Após o acontecido, aceitou o emprego como garçom de bar. E é nesta situação que Ciro é observado pelo narrador de nossa história; ao perceber sua presença, em uma delicada passagem do narrador de terceira pessoa para primeira, o tio o percebe, lhe dá uma moeda e diz a ele, em voz baixa, que é hora de ir para casa.

Por intermédio da clientela, Ciro consegue o emprego de gráfico do jornal Cruzeiro do sul, no qual ganha menos, porém, se interessa mais pelo trabalho. Com emprego, Ciro volta a freqüentar lugares de cunho público maior, no caso, a Praça Coronel Fernando Prestes, na qual conhece Terezinha, uma filha de operários da Piedade, com que irá se casar; com 23 anos, ele descobre que a moça já foi amante de um homem casado, rico e avarento por demais.

Na rotina exaustiva de trabalho, Ciro se intoxica com antimônio; Terezinha é tuberculosa e precisa ficar internada em um sanatório, no qual as visitas que recebe de Ciro logo diminuem em número, tendo ele arranjado relações com outra mulher, Norma, uma garçonete ruiva e também com ligações com prostituição.

Ciro, tentado mover-se, sai do Cruzeiro do Sul, vai para a gráfica Gutierrez e compra uma impressora em São Paulo, paga em prestações, fato este que o impele a trabalhar ainda mais. Em 1951, quando sua mulher volta do sanatório, trabalham duramente juntos, com muitas encomendas para imprimir material de políticos; Era o período de Juscelino, chamado de nacional-desenvolvimentista. Ciro se encontra em seu melhor momento comercial.

Em 1960, Norma reaparece, culminando os fatos em acontecimento no fim do casamento de Ciro e na vinda do desquite. Ao perder o caminho de volta para o consciente e correto após a manifestação do que lhe fizeram suas marcas realistas, Norma mata o pai com facadas. Na sequência, Ciro conhece Anita, que será sua companheira até o final da vida e com quem terá seis filhos.

Anita , também de família pobre, depois de ter sido camareira, decidiu fazer o curso Normal, mas teve de contentar-se com o curso de corte e costura. Em 1970, foi operária nas fábricas de tecido em Sorocaba, vivendo a face do processo de modernização para a qual foi designada em pleno “milagre” brasileiro militar. Quanto a Ciro, em períodos de Jânio, Jango e Castelo Branco, encontra-se falido.

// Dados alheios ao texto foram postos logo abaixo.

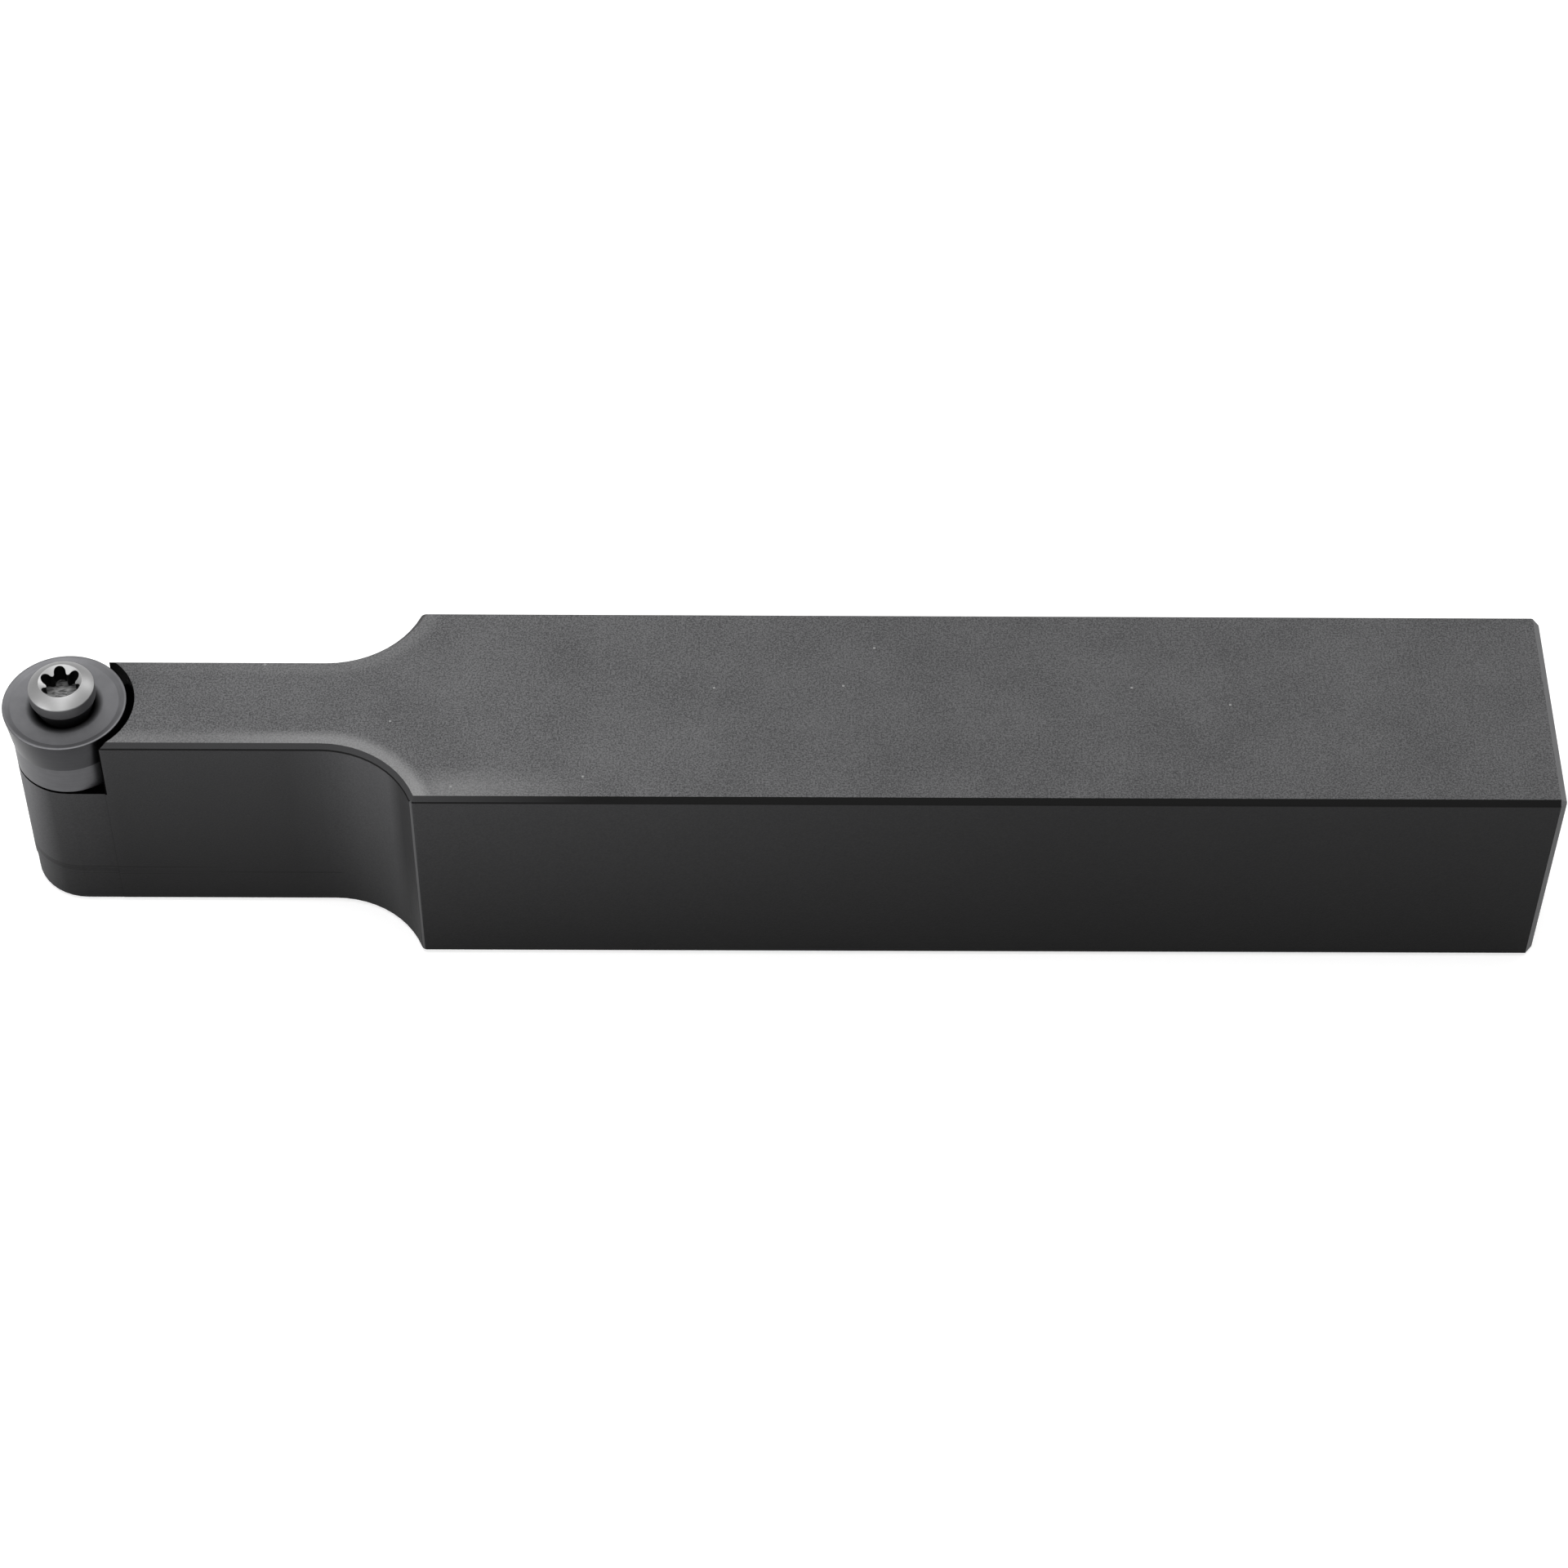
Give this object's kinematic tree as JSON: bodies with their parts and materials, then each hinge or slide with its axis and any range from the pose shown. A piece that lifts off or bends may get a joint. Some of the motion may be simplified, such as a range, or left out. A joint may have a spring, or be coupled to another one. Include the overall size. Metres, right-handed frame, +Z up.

Parafraseando André Bueno, é interessante notar que em toda a vida de Ciro – que dura até 1990 – a movimentação física que foi permitida a ele e a outros muitos era apenas pendular – usando pendular com seu estrito sentido geográfico – e migratória, diferentemente do capital e das informações, que viajam de maneira rápida no contexto econômico mundial.

Nesta altura, o narrador assume novamente, em corte, a primeira pessoa no tempo presente, movimentando e ajustando o mosaico de seu caleidoscópio com contrastes entre o tempo presente, já citado, e o passado. O cenário atual, urbano, com muito barulho e com sua inerente feiúra, é caminho de passagem de caminhões de carga; com a ausência do tônus da fisicalidade de suas memórias, agregam-se ao mosaico as seguintes: Ciro e Ana, falidos, mudam-se para Terra Vermelha, periferia de Sorocaba. Anita trabalha como faxineira, enquanto Ciro, como carregador.

Fora do olho do furacão do surto modernizador – olho este que, apesar de não abrigar oxigênio, é o único componente do furacão no qual se encontra certa calmaria – Ciro realiza, com dificuldades enormes, o trabalho que, na época da fundação de São Paulo, era feito por burros de carga – avessos, contradições e mitos da modernização.

Em partes finais de Resumo de Ana, Anita, por falta ainda maior de dinheiro, procura uma antiga patroa e, juntamente com Ciro, tornam-se caseiros de uma Chácara.